▶ What is asked: Reproduce the opening lines of the records exactly, up to and including the line in which "return sum(1 - smooth_step(np.abs(x" occurs.

** START Data for this task **

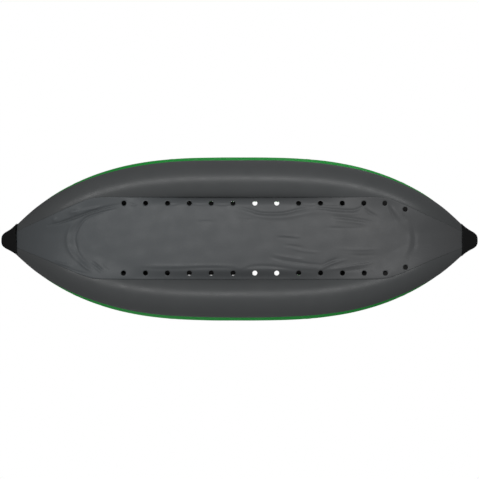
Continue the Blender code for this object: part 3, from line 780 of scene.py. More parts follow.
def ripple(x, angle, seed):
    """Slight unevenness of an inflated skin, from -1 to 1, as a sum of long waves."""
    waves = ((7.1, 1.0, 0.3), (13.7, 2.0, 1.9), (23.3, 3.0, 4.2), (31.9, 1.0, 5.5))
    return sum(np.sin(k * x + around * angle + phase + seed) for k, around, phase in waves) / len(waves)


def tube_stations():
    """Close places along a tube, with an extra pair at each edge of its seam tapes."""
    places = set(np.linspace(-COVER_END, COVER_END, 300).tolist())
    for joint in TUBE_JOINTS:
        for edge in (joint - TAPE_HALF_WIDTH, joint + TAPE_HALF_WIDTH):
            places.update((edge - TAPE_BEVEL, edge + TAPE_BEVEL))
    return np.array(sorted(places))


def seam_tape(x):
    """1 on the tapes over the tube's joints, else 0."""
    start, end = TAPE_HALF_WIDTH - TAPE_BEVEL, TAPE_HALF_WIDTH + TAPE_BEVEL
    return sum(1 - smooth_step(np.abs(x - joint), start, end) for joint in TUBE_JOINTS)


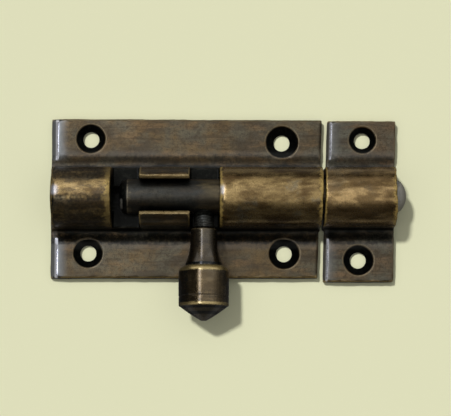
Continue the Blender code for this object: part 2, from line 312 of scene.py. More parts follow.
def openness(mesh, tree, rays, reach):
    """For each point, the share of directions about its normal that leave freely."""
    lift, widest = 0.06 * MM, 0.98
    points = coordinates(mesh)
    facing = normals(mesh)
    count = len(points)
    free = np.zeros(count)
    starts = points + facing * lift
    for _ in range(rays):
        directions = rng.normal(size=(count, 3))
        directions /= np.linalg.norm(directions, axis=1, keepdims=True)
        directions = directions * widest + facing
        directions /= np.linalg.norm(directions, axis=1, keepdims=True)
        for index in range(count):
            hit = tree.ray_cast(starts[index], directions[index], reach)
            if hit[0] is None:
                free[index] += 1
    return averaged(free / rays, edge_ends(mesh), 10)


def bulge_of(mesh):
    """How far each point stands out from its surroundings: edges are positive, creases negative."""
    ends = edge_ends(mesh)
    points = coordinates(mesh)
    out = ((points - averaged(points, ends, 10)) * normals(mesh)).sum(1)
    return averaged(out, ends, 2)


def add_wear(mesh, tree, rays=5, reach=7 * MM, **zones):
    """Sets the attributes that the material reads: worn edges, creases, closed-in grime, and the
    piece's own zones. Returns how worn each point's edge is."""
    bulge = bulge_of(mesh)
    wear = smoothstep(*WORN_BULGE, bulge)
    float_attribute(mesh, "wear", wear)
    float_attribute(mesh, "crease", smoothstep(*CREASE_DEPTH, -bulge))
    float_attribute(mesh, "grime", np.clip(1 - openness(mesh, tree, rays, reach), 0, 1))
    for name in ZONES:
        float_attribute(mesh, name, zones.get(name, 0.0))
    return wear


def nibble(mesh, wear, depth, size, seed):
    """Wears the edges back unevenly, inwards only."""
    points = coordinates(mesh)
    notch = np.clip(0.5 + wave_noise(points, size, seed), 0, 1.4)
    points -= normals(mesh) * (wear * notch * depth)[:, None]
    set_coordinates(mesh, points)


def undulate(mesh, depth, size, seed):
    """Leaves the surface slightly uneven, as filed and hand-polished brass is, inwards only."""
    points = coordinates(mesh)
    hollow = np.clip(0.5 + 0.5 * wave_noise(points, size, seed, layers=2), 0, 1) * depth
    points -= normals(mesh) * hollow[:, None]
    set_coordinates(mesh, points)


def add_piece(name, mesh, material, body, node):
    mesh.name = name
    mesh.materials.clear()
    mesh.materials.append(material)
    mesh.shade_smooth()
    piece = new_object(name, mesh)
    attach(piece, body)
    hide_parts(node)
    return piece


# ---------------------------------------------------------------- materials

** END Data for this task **

▶ The solution:
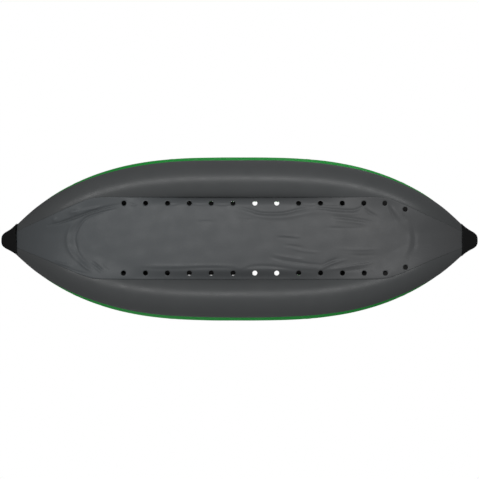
Continue the Blender code for this object: part 3, from line 780 of scene.py. More parts follow.
def ripple(x, angle, seed):
    """Slight unevenness of an inflated skin, from -1 to 1, as a sum of long waves."""
    waves = ((7.1, 1.0, 0.3), (13.7, 2.0, 1.9), (23.3, 3.0, 4.2), (31.9, 1.0, 5.5))
    return sum(np.sin(k * x + around * angle + phase + seed) for k, around, phase in waves) / len(waves)


def tube_stations():
    """Close places along a tube, with an extra pair at each edge of its seam tapes."""
    places = set(np.linspace(-COVER_END, COVER_END, 300).tolist())
    for joint in TUBE_JOINTS:
        for edge in (joint - TAPE_HALF_WIDTH, joint + TAPE_HALF_WIDTH):
            places.update((edge - TAPE_BEVEL, edge + TAPE_BEVEL))
    return np.array(sorted(places))


def seam_tape(x):
    """1 on the tapes over the tube's joints, else 0."""
    start, end = TAPE_HALF_WIDTH - TAPE_BEVEL, TAPE_HALF_WIDTH + TAPE_BEVEL
    return sum(1 - smooth_step(np.abs(x - joint), start, end) for joint in TUBE_JOINTS)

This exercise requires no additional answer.